Хворостин одобрительно качнул головой, слушая со вниманием и без улыбки.
— Неохота мне вдаваться в подробности, — сказал Огарев. — Да и немного времени я продневал и проночевал на фабрике. Немного.
— А потом что же делали? — Хворостин наморщил лоб, не понимая.
— На всякое уходило время, — уклончиво ответил Огарев, — Читал, играл на рояле, писал стихи и музыку, волочился, ничего не делал. Да и больница много времени отнимала. Больницу я открыл все-таки.
— Лечили сами?
— Сам. Кому же больше? Во время странствий своих учился несколько медицине. Анатомия давалась трудно. — Он засмеялся воспоминанию и мгновенно помолодел, словно возвратился на минуту в дальние года. — Запоминал только те названия, которые между собой рифмовались. Обучался, конечно, кое-как, но для моей деревни это тоже было чудом.
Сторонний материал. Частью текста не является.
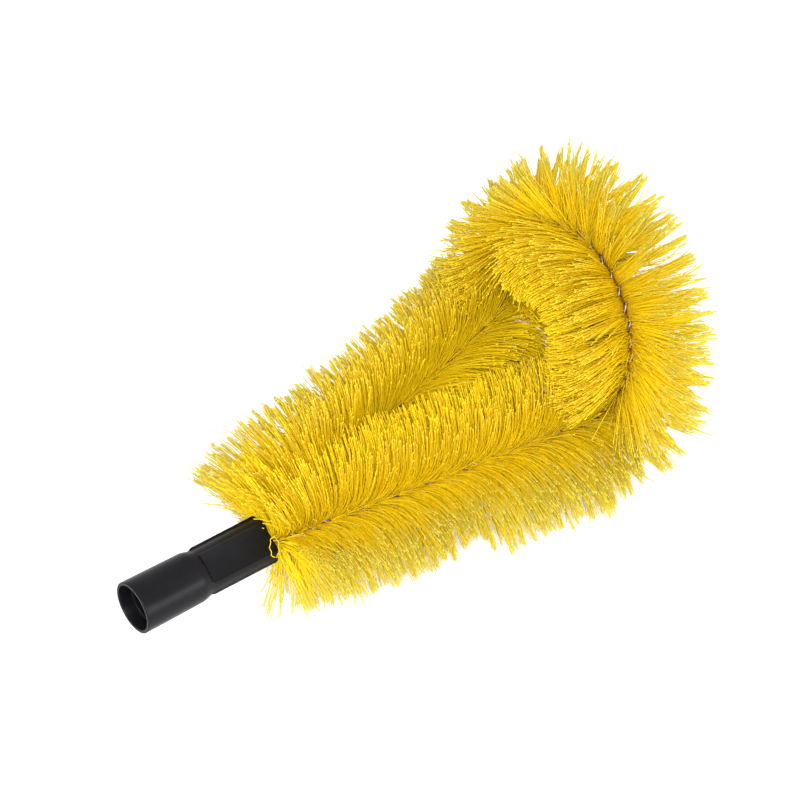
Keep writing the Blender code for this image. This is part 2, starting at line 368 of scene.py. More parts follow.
class Path:
    """The twisted wires' centre line, with the direction that lies in the bent loop's own surface.

    It runs from the right leg's end in the socket, over the head, to the left leg's end.
    """

    def __init__(self):
        left, slopes = rounded_exit(*bend_head(half_teardrop()))
        right = left * [1, -1, 1]
        self.points = np.concatenate([right, left[-2::-1]]) + loop_origin
        slopes = np.concatenate([slopes, slopes[-2::-1]])
        steps = np.linalg.norm(np.diff(self.points, axis=0), axis=1)
        self.at = np.concatenate([[0.0], np.cumsum(steps)])
        self.length = self.at[-1]
        self.exit_at = channel_depth - wire_end_gap
        self.leg_start = self.exit_at + bristle_start
        self.leg_end = self.at[np.argmax(slopes > 0)]
        self.turns = round(self.length / twist_pitch)
        self.station_spacing = self.length / self.turns / stations_per_turn
        self.tangents = unit(np.gradient(self.points, self.at, axis=0))
        normals = np.stack([-np.sin(slopes), np.zeros(len(slopes)), np.cos(slopes)], axis=1)
        self.sides = unit(np.cross(normals, self.tangents))

    def frames(self, s):
        """Centres, tangents, the loop's own side and up, and the twist's direction towards one wire."""
        centre, tangent, side = (
            np.stack([np.interp(s, self.at, values[:, i]) for i in range(3)], axis=-1)
            for values in (self.points, self.tangents, self.sides)
        )
        tangent = unit(tangent)
        side = unit(side - tangent * (side * tangent).sum(-1, keepdims=True))
        up = np.cross(tangent, side)
        turn = (2 * math.pi * self.turns * s / self.length)[..., None]
        return centre, tangent, side, up, np.cos(turn) * side + np.sin(turn) * up

    def sections(self):
        """Name, start and end of each stretch of bristles, as the frame's nodes have them."""
        right = np.linspace(self.leg_start, self.leg_end, leg_sections + 1)
        head = np.linspace(self.leg_end, self.length - self.leg_end, head_sections + 1)
        left = (self.length - right)[::-1]
        names = [f"right_leg_bristles_{i + 1}" for i in range(leg_sections)]
        names += [f"head_bristles_{i + 1}" for i in range(head_sections)]
        names += [f"left_leg_bristles_{i}" for i in range(leg_sections, 0, -1)]
        ends = np.concatenate([right, head[1:], left[1:]]) / self.station_spacing
        ends = (np.floor(ends) + 0.5) * self.station_spacing
        return list(zip(names, ends, ends[1:]))


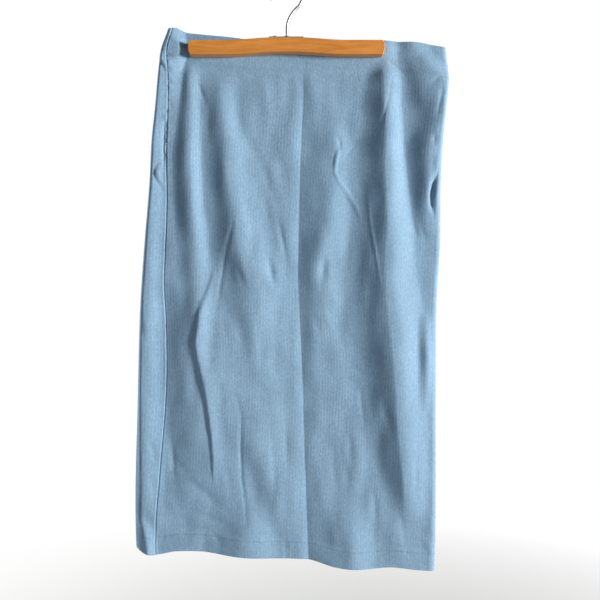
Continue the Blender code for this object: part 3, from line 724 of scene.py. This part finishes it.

Бабы мне всё руки норовили целовать. Мужикам я строго-настрого запретил снимать передо мной шапку и кланяться, так бабы какой выход нашли: схватит руку и причитает: доктор, доктор, чтобы не отругал за пресмыкание. Лабораторию еще сделал химическую. Опыты ставил…
— Да, но главное-то, главное — менялись ваши мужики от вольного труда? Или это для них была просто непонятная разновидность барщины, прихоть чудака хозяина?
Огарев еле уловимо развел кисти рук и скорчил гримасу. Оба засмеялись исчерпывающему ответу.
— Так я и думал, — сказал Хворостин. — Вас гложет болезнь, которую я назвал бы историческим нетерпением. Поколения должны смениться. И не только мужиков, да притом непременно уже освобожденных, но и хозяев. Ведь все мы рабы в одинаковой степени. Умом наследственности не отряхнуть. Случайно, думаете, из одних и тех же букв составлены слова и «рабство» и «барство»?
— В самом деле. — Огарев улыбнулся, по-мальчишески радуясь словесной находке. — В самом деле. Давно заметили?
— Давно, — ответил Хворостин.
— Кстати о внутреннем достоинстве, — Хворостин вдруг рассмеялся негромко, — вспомнил байку о нашем Петре Великом. Шел он по деревянным мосткам какого-то города — не Амстердама ли? — обгонял мальчонку, грызшего яблоко. Ну, мальчонке он в задумчивости дал легонько по шее, тот отлетел, оглянулся и сочно запустил в лицо Петру остатком яблока. Петр вытерся, рассмеялся и добродушно сказал: «Извини, дружок, замечтался, думал, по Москве иду». С детства это должно войти в плоть и кровь, чувство собственного достоинства. По наследству. Мы пока такими не родимся. А те единицы, что делаются… ну, с ними по-разному, но всегда нехорошо и трудно. И не надо быть ни Кассандрой, ни Авелем, чтобы предсказать, как не скоро это будет.